Доктор смущенно отвел взгляд и вздохнул. Стешку он знал два года. Впервые она попала к нему в лазарет с небольшим грудным кашлем, теперь же от нее осталась одна тень.
— К докторам ты, конечно, не ходишь? — с укором спросил Пастухов.
— Доктора дороги. Федора, и та дерет за свои снадобья…
— Жива еще старуха? — улыбнулся доктор.
— А что ей сделается, старой ведьме! — со злостью воскликнула Степанида. Она не любила знахарку за то, что та относилась к ней и к ее подругам как к мусору, к отбросам и даже не считала нужным лицемерить.
— Стало быть, ты решила подлечиться у меня бесплатно, да подкормиться на казенных харчах? — Пастухов все пытался шутить, хотя видел, что женщина не в духе. — Затем и наделала шуму в трактире?
— Нет, нет, Пантелеймон Сидорович, — покачала головой та. — Рвалась я сюда, это верно, а вот причина другая.

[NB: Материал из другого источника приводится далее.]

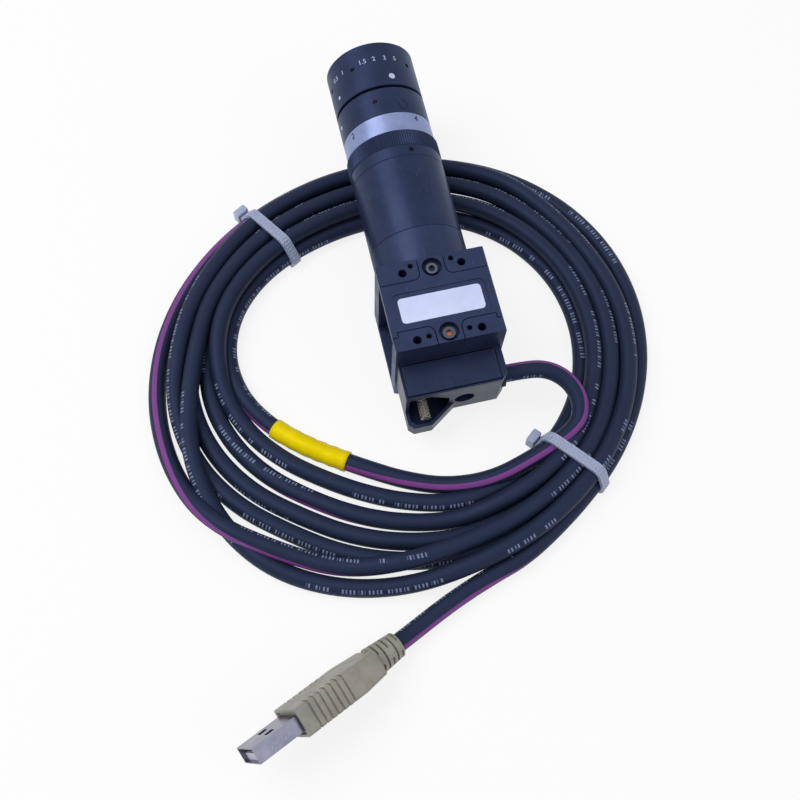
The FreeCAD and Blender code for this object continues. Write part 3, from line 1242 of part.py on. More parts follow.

Вы видите, какое на мне платье? Как широко сшито?
— Ну вижу, — недоуменно ответил доктор.
— Я ходила в нем, когда носила своего сыночка, Никитушку. Он помер, не прожив и пяти месяцев. Родился такой же вот сырой осенью, я не сумела его уберечь от холода и сквозняков. Та же участь теперь ожидает ребеночка маленькой графини… — Она уткнулась лицом в подушку, чтобы заглушить приступ кашля.
Когда Степанида откашлялась, озадаченный Пастухов спросил:
— Так ты хочешь передать Елене это платье, чтобы она не мерзла?

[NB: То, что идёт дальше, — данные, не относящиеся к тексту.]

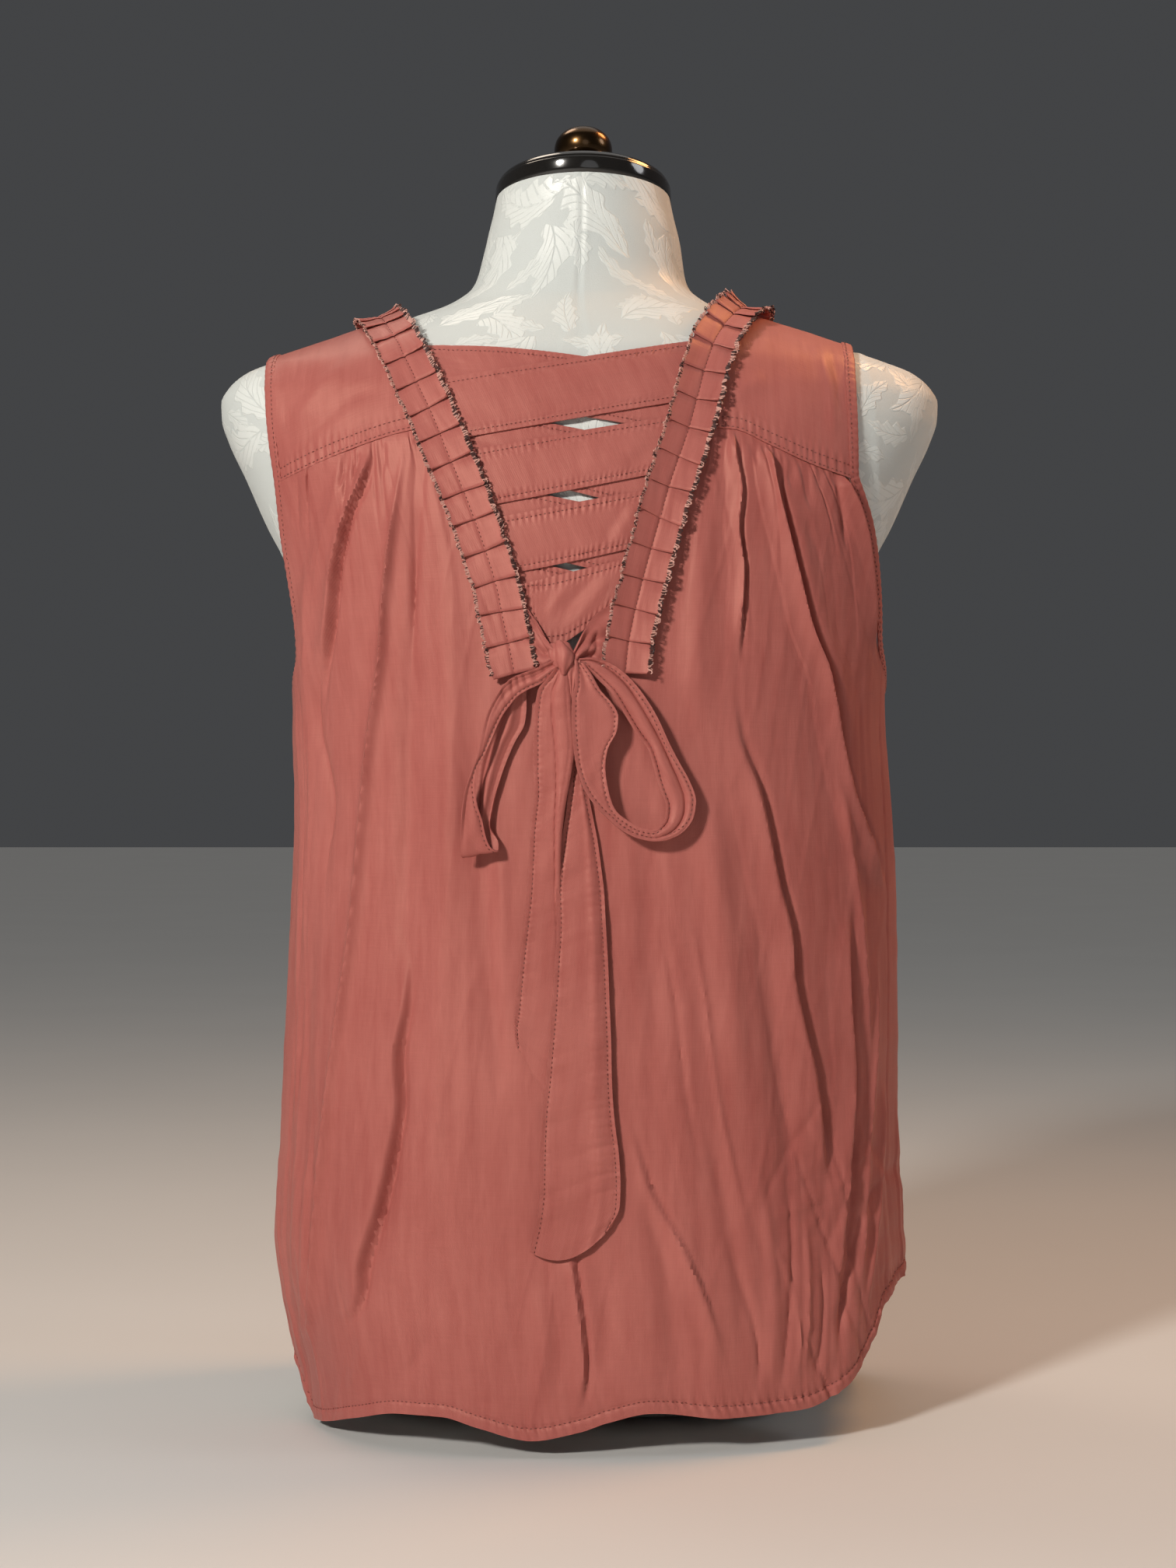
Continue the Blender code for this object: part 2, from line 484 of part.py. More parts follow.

— Угадали… — подтвердила женщина и снова вцепилась в подушку, будто выкашливая в нее свою душу.
Пантелеймон Сидорович был растроган до слез благородным намерением своей пациентки. Он хорошо изучил нравы уличных девушек и считал, что они имеют куда более четкие понятия о чести и морали, чем многие так называемые порядочные женщины. Однако, прислушавшись к тому, что бормотала отдышавшаяся Стешка, он понял, что та собирается подарить графине нечто большее, чем теплую одежду.
— Через два дня я должна выйти на свободу. Мы обменяемся одеждой… — шептала Степанида.
Шокированный доктор прижал палец к губам.
— Ты разве не понимаешь, что это преступление?! — воскликнул он, не дав ей договорить, и с опаской огляделся по сторонам.